La strada è stata lunga e complessa, ma quantomeno il calo dell’inflazione nell’eurozona è stato più significativo del previsto”, ha commentato Ulrike Kastens, Economista Europea di DWS, aggiungendo che “tutto sommato, ci sono molti elementi che fanno pensare che il tasso d’inflazione si attesterà tra il 3 e il 3,5% entro la fine dell’anno“. Nonostante l’ottimismo, “è troppo presto per dichiarare vittoria – ha sottolineato – È probabile che le pressioni sui prezzi rimangano elevate, soprattutto sui prezzi dei servizi, data l’alta intensità del costo del lavoro. Inoltre, l’aumento dei prezzi amministrati persisterà fino al 2024, per cui l’obiettivo di inflazione del 2% probabilmente non sarà raggiunto nel 2024″.

Italia più sacrificata

In Italia, in controtendenza con le principali economie dell’area euro, l’inflazione è calata meno delle attese, passando al 5,3% dal 5,4% di agosto sull’indice nazionale, ed è cresciuta (contro attese di un calo) al 5,7% dal 5,5% sull’armonizzato

“L’inflazione italiana calerà nei mesi finali dell’anno per via di effetti base favorevoli sulla componente energia ma probabilmente meno delle attese – ha commentato Aniello Dell’Anno, economista per l’area euro di Intesa Sanpaolo – Giovedì, l’ARERA ha annunciato un aumento della bolletta elettrica nel mercato tutelato del +18,6% nel quarto trimestre, mentre il patto anti-inflazione promosso dal governo potrebbe non essere sufficiente a rallentare significativamente la crescita tendenziale dei prezzi.

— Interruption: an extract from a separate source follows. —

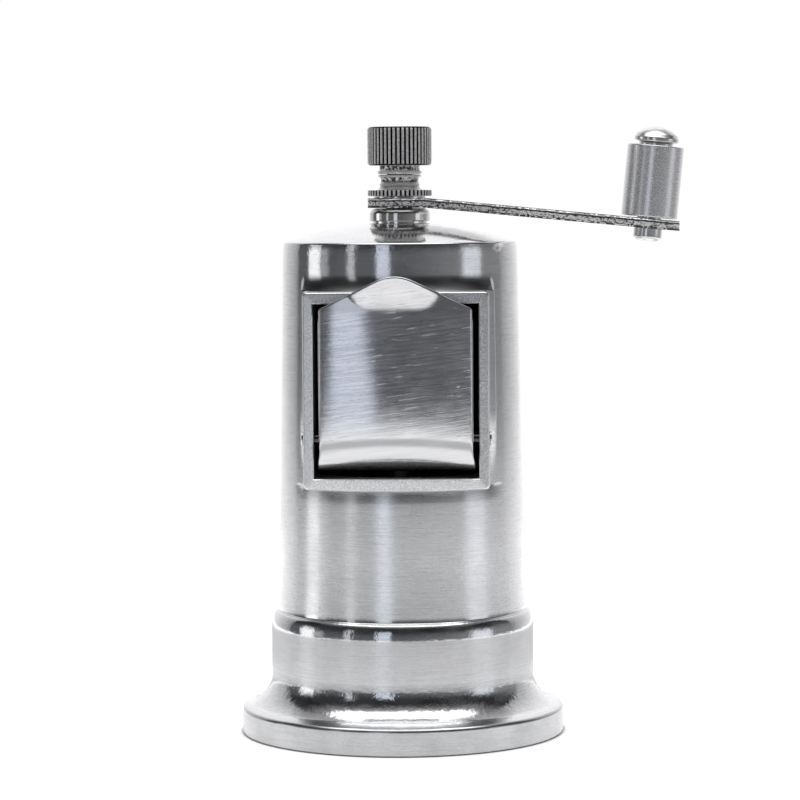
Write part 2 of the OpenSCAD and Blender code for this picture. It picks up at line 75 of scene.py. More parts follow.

In prospettiva, l’inflazione potrebbe attestarsi al 3% (sul CPI) a fine anno, e scendere, temporaneamente, poco sotto il 2% solo ad inizio 2025. L’indice al netto di alimentari freschi ed energia è stimato al 3,8% a fine 2023 e al 2,3% a dicembre 2024″.

USA già vicini a stabilizzazione tassi

Dati che fanno ben sperare sono giunti, sempre nella giornata di venerdì, anche dagli Stati Uniti. Escludendo le componenti volatili di cibo ed energia, l’indice dei prezzi PCE ha guadagnato lo 0,1% ad agosto, dopo l’aumento dello 0,2% di luglio. Il cosiddetto indice dei prezzi PCE core – molto osservato dalla FED – è aumentato del 3,9% su base annua ad agosto, a un livello inferiore del 4,3% del mese precedente. La banca centrale statunitense tiene infatti conto degli indici dei prezzi PCE per raggiungere il proprio obiettivo di inflazione del 2%. La scorsa settimana la FED ha mantenuto i tassi d’interesse fermi, ma ha rafforzato l’orientamento “hawkish” di politica monetaria.

“La misura dell’inflazione preferita dalla Fed è risultata inferiore alle aspettative e ha rafforzato la tesi che la Fed non aumenterà i tassi nel trimestre in corso – ha commentato James Knightley, Chief International Economist di ING – Ma le enormi revisioni al rialzo dei risparmi delle famiglie suggeriscono che i consumatori possono rimanere più resilienti di quanto pensassimo e sostengono la tesi che la Fed mantenga una politica monetaria più restrittiva più a lungo”.